22nd February 2013 | 0 Comment(s) | Botanic Garden

No snow! And everywhere has changed. There are snowdrops, hundreds, purple violas in the bee border, there are honey bees out and flying round the hives. In two days of sun, more plants open, the lawns have a sudden rash of daises. The Persian Ironwood flushes a deep pink and I can see it from far across the garden. The most frequent visitor has a baby in a sling and another who kicks up its heels and runs, and runs! In the vaults, the Herbarium should be classed as one of the wonders of the world, deeply frozen to move here from its home at Plant Sciences and beyond, it is being painstakingly filed, recorded, its treasures made available to anyone who wants to visit.

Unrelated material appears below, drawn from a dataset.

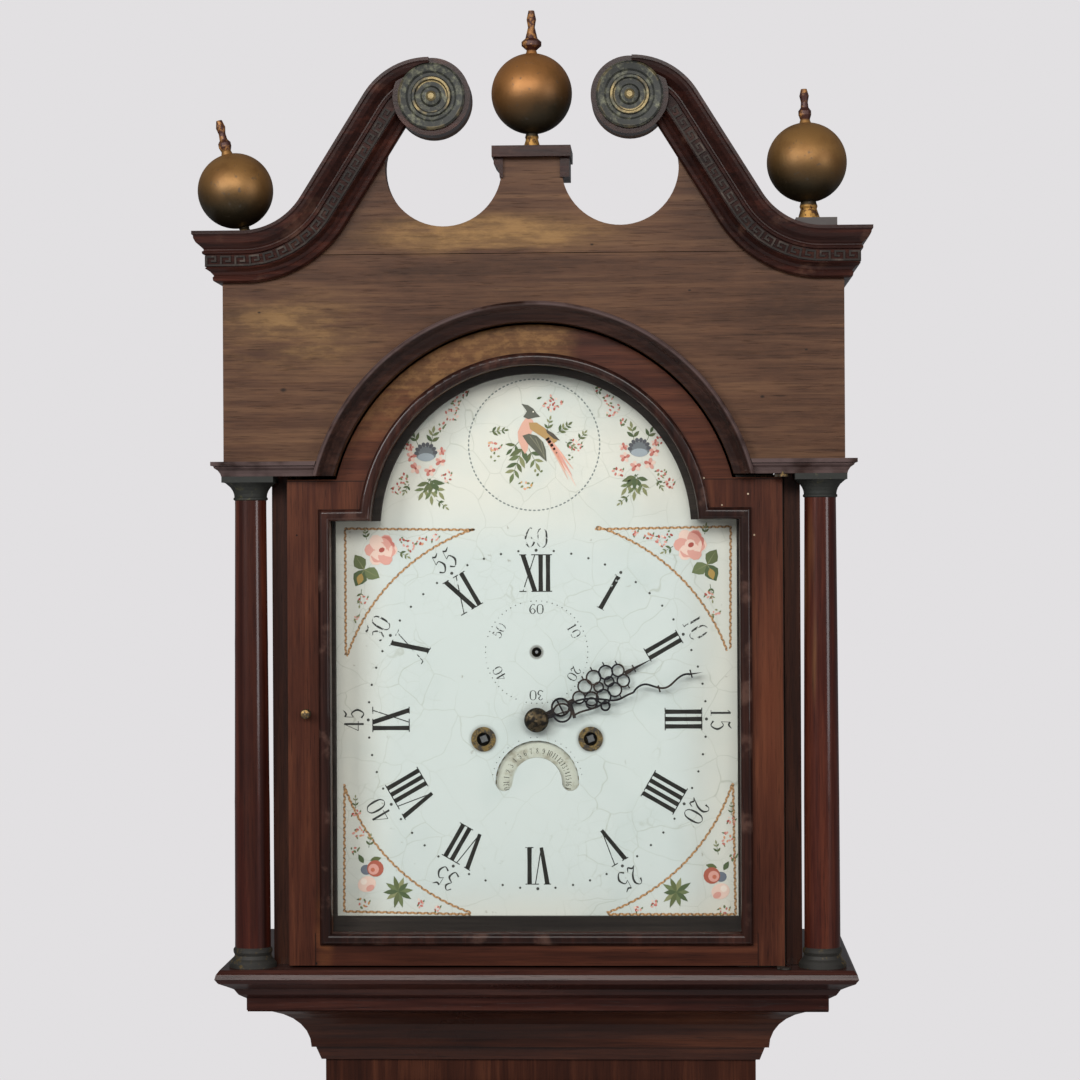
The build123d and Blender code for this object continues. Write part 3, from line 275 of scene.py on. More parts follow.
def polished_wood(name, dark, mid, pale, grain, rough=0.3, coat=0.1, offset=0.0):
    finish = Finish(name)
    colour, streaks, pore = wood_colour(finish, dark, mid, pale, grain, offset)
    smudge = finish.noise(11.0, 4.0, None, 0.6, offset + 3.0)
    finish.bump(streaks * 0.5 - pore * 0.5, 0.0002, 0.5)
    finish.shader.inputs["Coat Roughness"].default_value = 0.16
    return finish.set(Base_Color=colour, Roughness=rough + smudge * 0.16 - 0.08,
                      Coat_Weight=coat)


# Painted shade: these mahogany colours are darkened to stand in for the shade on the trunk; all the
# mahogany boards and mouldings use them.
SHADE_DARKENED_MAHOGANY = (tint(24, 11, 8), tint(48, 24, 16), tint(78, 44, 29))
OAK = (tint(70, 52, 34), tint(104, 80, 54), tint(132, 106, 74))
TRUNK_HALF = 0.1665
FRONT_EDGE_Y = -0.079


def board_finish(name, outer_x, offset=0.0):
    """An upright board, polished outside at the given half width, and bare inside."""
    finish = Finish(name)
    shown, streaks, pore = wood_colour(finish, *SHADE_DARKENED_MAHOGANY, "z", offset)
    bare, _, _ = wood_colour(finish, *OAK, "z", offset + 3.0)
    across = finish.maths("ABSOLUTE", finish.x)
    front_edge = 1.0 - finish.step(finish.y, FRONT_EDGE_Y - 0.0005, FRONT_EDGE_Y + 0.0005)
    polished = finish.clamp(finish.step(across, outer_x - 0.0012, outer_x - 0.0006) + front_edge)
    dust = finish.noise(24.0, 3.0, None, 0.6, 2.0)
    finish.bump(streaks * 0.5 - pore * 0.5, 0.0002, 0.5)
    return finish.set(Base_Color=finish.mix(bare, shown, polished), Coat_Weight=polished * 0.3,
                      Roughness=0.84 - polished * 0.46 + dust * 0.1)


upright_mahogany = polished_wood("upright_mahogany", *SHADE_DARKENED_MAHOGANY, "z")
level_mahogany = polished_wood("level_mahogany", *SHADE_DARKENED_MAHOGANY, "x", offset=4.0)
bare_board = polished_wood("bare_board", *OAK, "x", 0.75, 0.0)

dress(board_finish("trunk_boards", TRUNK_HALF), "trunk_carcass")
dress(bare_board, "seatboard")
dress(upright_mahogany, "trunk_front_frame", "trunk_door", "base_box")
dress(level_mahogany, "case_mouldings")


# Hood carcass, its moulded base, the arch moulding and the mask behind the door.
# The hood's side boards are polished outside only. The hollow of the arch moulding holds
# old dark polish, and its outer edge has a painted highlight in patches. The mask is very dark.

HOOD_HALF = 0.201
dress(board_finish("hood_boards", HOOD_HALF, 6.0), "hood_carcass")
base_wood = polished_wood("hood_base_wood", tint(20, 9, 8), tint(42, 20, 16), tint(70, 40, 32),
                          "x", 0.30, 0.12, 7.0)
dress(base_wood, "hood_base_frame")

finish = Finish("arch_wood")
colour, streaks, pore = wood_colour(finish, tint(14, 8, 7), tint(34, 20, 16), tint(62, 40, 32),
                                    "x", 9.0)
ARCH_Z = 1.83375
above = finish.step(finish.z, ARCH_Z, ARCH_Z + 0.01)
edge = finish.step(finish.reach((0.0, ARCH_Z)), 0.1672, 0.1690) * above
wear_and_sheen = finish.noise(26.0, 3.0, None, 0.6, 4.0)
# Painted highlight: a pale grey-brown laid in patches along the outer edge of the arch moulding.
colour = finish.mix(colour, tint(92, 76, 74), edge * finish.step(wear_and_sheen, 0.36, 0.58) * 0.6)
finish.bump(streaks * 0.5 - pore * 0.5, 0.0002, 0.4)
dress(finish.set(Base_Color=colour, Roughness=0.28 + wear_and_sheen * 0.12, Coat_Weight=0.1),
      "arch_moulding")

# Mask: very dark grey-brown wood all over.
finish = Finish("mask_wood")
colour, streaks, pore = wood_colour(finish, tint(24, 20, 18), tint(42, 36, 32), tint(60, 52, 46),
                                    "x", 11.0)
finish.bump(streaks, 0.0002, 0.5)
dress(finish.set(Base_Color=colour, Roughness=0.7 + pore * 0.1), "dial_mask")


# Frieze boards.
# Two thin boards, brown and faded to olive tan where the polish has gone, at the left and
# between the horns, with a few knots and wormholes.

finish = Finish("frieze_wood")
colour, streaks, pore = wood_colour(finish, tint(34, 20, 13), tint(68, 45, 32),
                                    tint(102, 74, 52), "x", 2.0)
blotch = finish.noise(9.0, 5.0, (1, 6, 6), 0.62, 5.0)
fleck = finish.step(finish.noise(110.0, 4.0, (0.35, 1, 1), 0.68, 14.0), 0.40, 0.66)
faded = finish.spot((-0.178, 1.985), (0.085, 0.045), 0.9) * finish.step(blotch, 0.36, 0.62)
between = finish.spot((-0.035, 2.056), (0.125, 0.021), 0.7) * finish.step(blotch, 0.30, 0.5)
ridge = finish.spot((0.02, 1.955), (0.20, 0.10), 0.8) * finish.step(blotch, 0.44, 0.7)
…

Here they will find Henslow’s wonderful lecture illustrations, his grasses ranked by size to show their variation and Darwin’s plants from the Beagle voyage, the definitive, that is, the ‘type species’ of trees and plants edged in crimson. Our first visit from the students was a mixture of discovery and rekindled memories of first visits many years ago; a picnic by the fountain, the stepping stones, falling in the water! They left the Garden with treasure bags filled with cones, seeds, fallen flowers and the knowledge that it takes four people at full stretch to hug the Giant Redwood.